Un tel plan ne peut être décrété du haut du 12e étage du Forum Royal. Il doit s’appuyer sur des actions de sensibilisation, de soutien technologique, de développement rapide de la normalisation, de la promotion de la certification et de la reconnaissance mutuelle des certificats en Europe et dans le monde.

Pour prendre en charge les problèmes de sécurité, j’ai pris deux mesures importantes :

Premièrement, j’ai mis en place, dans le cadre du plan e-Luxembourg, une plate-forme "sécurité des réseaux et PKI" qui a pour objectif de réunir tous les experts en informatique afin d’élaborer ou de sélectionner les normes de sécurité les plus fiables pour le commerce électronique et de mettre en place les politiques et les procédures pour une sécurisation des réseaux aussi bien privés que publics. J’attends les résultats d’une étude et des recommandations pour le début du mois de novembre.

Deuxièmement, j’ai nommé les membres du comité pour le commerce électronique qui doit faire des recommandations pour l’analyse et l’évaluation de la loi et de la réglementation.

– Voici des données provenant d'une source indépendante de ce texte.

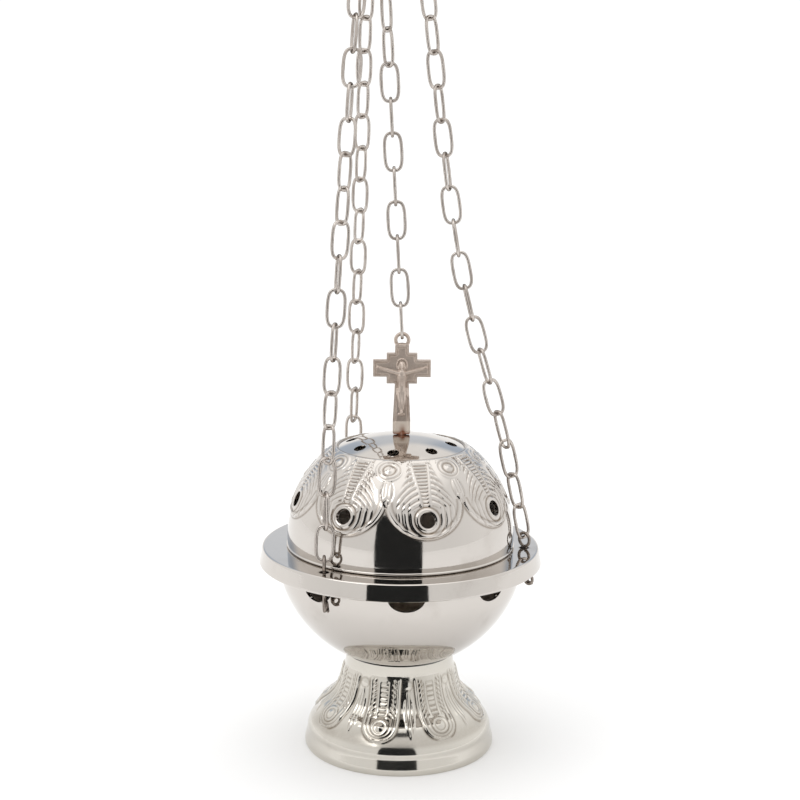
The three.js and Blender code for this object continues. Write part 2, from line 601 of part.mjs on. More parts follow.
// A run of links through a list of joint points. The reach of a link past its joint points is
// half the wire at a joint inside the run, and what the ends ask for at its first and last point.
function linkRun(joints, outward, rolls, startReach, endReach) {
  const inner = WIRE_RADIUS - LINK_BITE / 2;
  const links = joints.slice(1).map((to, i) => {
    const from = joints[i];
    const reachBack = i === 0 ? startReach : inner;
    const reachOn = i === joints.length - 2 ? endReach : inner;
    const along = to.clone().sub(from);
    const length = along.length() + reachBack + reachOn;
    along.normalize();
    const side = along.clone().cross(outward).normalize();
    const out = side.clone().cross(along);
    const roll = radians(rolls[i]);
    const width = out.multiplyScalar(Math.cos(roll)).addScaledVector(side, Math.sin(roll));
    const centre = from.clone().add(to).multiplyScalar(0.5).addScaledVector(along, (reachOn - reachBack) / 2);
    const frame = new THREE.Matrix4().makeBasis(width, along.clone().cross(width), along);
    return link(length).applyMatrix4(frame.setPosition(centre));
  });
  return joined(links);
}

// Outer chains, each a lower run beside the lid and an upper run to the canopy
function chainLine({ azimuth, kneeBulge, midBulge, roll, twist }) {
  const outward = around(azimuth, 1, 0);
  const foot = around(azimuth, PIN_RADIUS, PIN_HANG_Z);
  const head = around(azimuth, CANOPY_PIN_RADIUS, CANOPY_Z - PIN_HANG_Z);
  head.x += CANOPY_LEAN;
  const bulged = (share, bulge) => foot.clone().lerp(head, share).addScaledVector(outward, bulge);
  const curve = new THREE.CatmullRomCurve3([foot, bulged(KNEE_SHARE, kneeBulge), bulged(MID_SHARE, midBulge), head]);
  const linkCount = Math.round(curve.getLength() / (LINK_LENGTH - 2 * WIRE));
  const twistStep = 90 + twist / linkCount;
  const rolls = Array.from({ length: linkCount }, (_, i) => roll + twistStep * i);
  return { joints: curve.getSpacedPoints(linkCount), foot, head, outward, rolls };
}

function addChain(chain) {
  const { joints, foot, head, outward, rolls } = chainLine(chain);
  const kneeReach = WIRE_RADIUS + chain.kneeSlack / 2;
  const lower = joints.slice(0, LOWER_RUN_LINKS + 1);
  const upper = joints.slice(LOWER_RUN_LINKS);
  const lowerRun = linkRun(lower, outward, rolls.slice(0, LOWER_RUN_LINKS), 0, kneeReach);
  const upperRun = linkRun(upper, outward, rolls.slice(LOWER_RUN_LINKS), kneeReach, 0);
  addPiece(`chain_${chain.name}_lower`, lowerRun.translate(-foot.x, -foot.y, -foot.z), 'chain', foot);
  addPiece(`chain_${chain.name}_upper`, upperRun.translate(-head.x, -head.y, -head.z), 'chain', head);
}

// Each fastener is turned so that its eye stands across the chain's end link
function addFasteners(chain) {
  const { name, azimuth, roll } = chain;
  const seat = around(azimuth, PIN_RADIUS, 0);
  addPiece(`lower_pin_${name}`, lowerFastener(), 'chain', seat, azimuth + roll);
  const place = around(azimuth, CANOPY_PIN_RADIUS, CANOPY_Z);
  place.x += CANOPY_LEAN;
  addPiece(`upper_pin_${name}`, upperFastener(), 'chain', place, azimuth + chainLine(chain).rolls.at(-1));
}

// Lifting chain, from the cross's lug through the canopy to the lifting ring
function liftChainEnds() {
  const lugTop = CROSS_FOOT_Z + CROSS_HEIGHT + LUG_RISE + LUG_HOLE_RADIUS;
  const ringZ = CANOPY_TOP_Z + SEAT_GAP + LIFT_RING_WIRE / 2;
  const foot = new THREE.Vector3(0, 0, lugTop - CONTACT_GAP - WIRE_RADIUS);
  const head = new THREE.Vector3(CANOPY_LEAN, 0, ringZ + LIFT_RING_WIRE / 2 + CONTACT_GAP + WIRE_RADIUS);
  return { foot, head, ringZ };
}

function addLiftChain() {
  const { foot, head } = liftChainEnds();
  const linkCount = Math.round(foot.distanceTo(head) / (LINK_LENGTH - 2 * WIRE));
  const joints = Array.from({ length: linkCount + 1 }, (_, i) => foot.clone().lerp(head, i / linkCount));
  const rolls = Array.from({ length: linkCount }, (_, i) => {
    const twisted = Math.max(0, i + 1 + LIFT_TWIST_LINKS - linkCount);
    return 90 * i + (LIFT_CHAIN_TWIST * twisted) / LIFT_TWIST_LINKS;
  });
  const run = linkRun(joints, new THREE.Vector3(0, -1, 0), rolls, 0, 0);
  addPiece('lifting_chain', run.translate(-foot.x, -foot.y, -foot.z), 'chain', foot);
}

function addLiftingRing() {
  const { head, ringZ } = liftChainEnds();
  const path = new THREE.Path().absarc(-LIFT_RING_RADIUS, 0, LIFT_RING_RADIUS, 0, 2 * Math.PI, false);
  const ring = bentWire(path.getPoints(12).slice(1), LIFT_RING_WIRE / 2, true, 6).rotateX(Math.PI / 2);
  addPiece('lifting_ring', ring, 'chain', new THREE.Vector3(head.x, 0, ringZ));
}

// Canopy: a shallow cap with a skirt, a hole for the lifting chain and two upright ears
function canopy() {
  const holeRadius = LINK_WIDTH / 2 + liftChainSway() + RUN_GAP;
  const plate = turned([
    [holeRadius, CANOPY_Z],
    [CANOPY_RADIUS - CANOPY_PLATE, CANOPY_Z],
    [CANOPY_RADIUS - CANOPY_PLATE, CANOPY_Z - CANOPY_SKIRT],
    [CANOPY_RADIUS, CANOPY_Z - CANOPY_SKIRT],
    [CANOPY_RADIUS, CANOPY_TOP_Z - CANOPY_EDGE],
    [CANOPY_RADIUS - CANOPY_EDGE, CANOPY_TOP_Z],
    [holeRadius, CANOPY_TOP_Z],
  ]);
  const pinHoles = CHAINS.map(({ azimuth }) => {
    const centre = around(azimuth, CANOPY_PIN_RADIUS, CANOPY_Z - CANOPY_PLATE);
    return upright(PIN_HOLE_RADIUS, 3 * CANOPY_PLATE, 0).translate(centre.x, centre.y, centre.z);
  });
  const pierced = cutBy(plate, pinHoles);
  return joined([pierced, ear(1), ear(-1)]);
}

// How far the lifting chain moves sideways in the canopy's hole as the lid rises
function liftChainSway() {
  const { foot, head } = liftChainEnds();
  return Math.abs(CANOPY_LEAN) * (LID_LIFT / (head.z - foot.z));
}

function earMiddle() {
  return CANOPY_RADIUS - EAR_INSET - EAR_THICKNESS / 2;
}

function swingZ() {
  return CANOPY_TOP_Z + EAR_HEIGHT - EAR_WIDTH / 2;
}

function ear(sideSign) {
  const base = CANOPY_TOP_Z - CANOPY_PLATE / 2;
  const outline = new THREE.Shape()
    .moveTo(-EAR_WIDTH / 2, base)
    .lineTo(EAR_WIDTH / 2, base)
    .lineTo(EAR_WIDTH / 2, swingZ())
    .absarc(0, swingZ(), EAR_WIDTH / 2, 0, Math.PI, false);
  const hole = new THREE.Path().absarc(0, swingZ(), BAIL_WIRE / 2 + RUN_GAP, 0, 2 * Math.PI, true);
  outline.holes.push(hole);
  return new THREE.ExtrudeGeometry(outline, { depth: EAR_THICKNESS, bevelEnabled: false, curveSegments: 5 })
    .rotateX(Math.PI / 2)
    .translate(0, EAR_THICKNESS / 2 + sideSign * earMiddle(), 0);
}

// Bail: an arch of wire whose ends turn inwards through the ears of the canopy
function bailLegY() {
  return earMiddle() + EAR_THICKNESS / 2 + BAIL_SIDE_GAP + BAIL_WIRE / 2;
}

// Height of the middle of the bail's crown above its pivots
function bailRise() {
  const ringTop = CANOPY_TOP_Z + LID_LIFT + 2 * LIFT_RING_RADIUS + 2 * LIFT_RING_WIRE;
  return ringTop + BAIL_HEADROOM + BAIL_WIRE / 2 - swingZ();
}

function bail() {
  const legY = bailLegY();
  const tipY = earMiddle() - EAR_THICKNESS / 2 - BAIL_WIRE / 2;
  const path = new THREE.Path().moveTo(-tipY, 0).lineTo(-legY, 0);
  path.absarc(0, bailRise() - legY, legY, Math.PI, 0, true);
  path.lineTo(legY, 0).lineTo(tipY, 0);
  return bentWire(path.getPoints(6), BAIL_WIRE / 2, false, 8).rotateZ(Math.PI / 2);
}

// The assembly, from the foot up
addPiece('foot', foot(), 'nickel');
footFixing();
addPiece('bowl', bowl(), 'nickel');
addPiece('charcoal_cup', charcoalCup(), 'brass');
addPiece('rim_ring', rimRing(), 'nickel');
addPiece('lid', lid(), 'nickel');
addPiece('cross', cross(), 'cast');
crossFixing();
CHAINS.forEach(addFasteners);
CHAINS.forEach(addChain);
addLiftChain();
addLiftingRing();
addPiece('canopy', canopy(), 'nickel', new THREE.Vector3(CANOPY_LEAN, 0, 0));
addPiece('bail', bail(), 'nickel', new THREE.Vector3(CANOPY_LEAN, 0, swingZ()));

// The origin is the underside of the bail's crown, where a hand or hook holds the censer
model.position.set(-CANOPY_LEAN, 0, -(swingZ() + bailRise() - BAIL_WIRE / 2));

export default model;
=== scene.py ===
import math

import bpy
import numpy as np
from mathutils import Matrix, Vector


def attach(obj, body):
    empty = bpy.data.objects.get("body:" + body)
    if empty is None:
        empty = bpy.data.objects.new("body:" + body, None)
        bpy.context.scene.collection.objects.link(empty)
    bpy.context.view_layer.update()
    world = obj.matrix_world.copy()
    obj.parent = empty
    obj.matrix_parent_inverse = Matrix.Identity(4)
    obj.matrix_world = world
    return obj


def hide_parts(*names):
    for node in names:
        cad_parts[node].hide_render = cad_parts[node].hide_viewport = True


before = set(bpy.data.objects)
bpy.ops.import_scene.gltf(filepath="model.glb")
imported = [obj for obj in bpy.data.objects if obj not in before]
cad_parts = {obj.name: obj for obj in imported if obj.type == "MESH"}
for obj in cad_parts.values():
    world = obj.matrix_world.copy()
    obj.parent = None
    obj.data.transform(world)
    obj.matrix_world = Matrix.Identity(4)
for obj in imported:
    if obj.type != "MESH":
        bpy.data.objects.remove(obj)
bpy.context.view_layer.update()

# Lengths below are in millimetres, with heights from the top of the rim ring
RIM_TOP = np.array([8.0, 0.0, -267.9])
SHEET = 1.2
SEAT_GAP = 0.3
CONTACT_GAP = 0.35
BOWL_GAP = 0.45
WIRE_RADIUS = 0.6
WIRE_SIDES = 14
MOUTH_RADIUS = 46.6
BOWL_RADIUS = 49.0
BOWL_CENTRE_Z = 1.0
LID_RADIUS = 44.3
LID_CENTRE_Z = 3.0
CAP_RADIUS = 24.6
CAP_CURVE = 65.0
CAP_CENTRE_Z = -21.12
CAP_TOP_Z = 43.88
CAP_SAG = 0.25
FLOOR_Z = -81.4
PIN_AZIMUTHS = (-35.5, 84.5, -155.5)
PIN_RADIUS = 48.5
PIN_HOLE_RADIUS = 1.88
CANOPY_X = -8.0
CANOPY_SHIFT = np.array([CANOPY_X, 0, 0])
CANOPY_Z = 218.5
CANOPY_TOP_Z = 219.9
CANOPY_RADIUS = 23.0
CANOPY_PIN_RADIUS = 15.8
EAR_Y = 19.5
SWING_Z = 225.4
BAIL_RADIUS = 1.3
BAIL_LEG_Y = 22.4
BAIL_TOP_Z = 2.61 - RIM_TOP[2]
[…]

En effet, la loi sur le commerce électronique, ainsi que je l’avais promis à maintes reprises, sera régulièrement évaluée quant à son efficacité dans le dialogue avec toutes les parties intéressées.

Avec la Chambre de commerce et la Chambre des métiers, j’ai mis en œuvre un autre projet qui doit, lui aussi renforcer la confiance des consommateurs : il s’agit de la création d’un label de qualité des sites internet. Les études en vue de la création du label ont été lancées et j’attends les résultats pour la fin de l’année.

Certains aspects que j’ai évoqués ici seront développés dans la présentation qui va suivre.

Pour ma part, je ne peux pas terminer mon introduction sans répéter l’importance de cette campagne d’information qui doit être continue et soutenue.

Mais il me faut insister sur l’essentiel : les perspectives du commerce électronique dépendent surtout et avant tout de l’éventail de l’offre, de la qualité et de la diversité des produits et services offerts, de l’efficacité du réseau de distribution et, bien sûr des prix qui sont offerts sur le Net.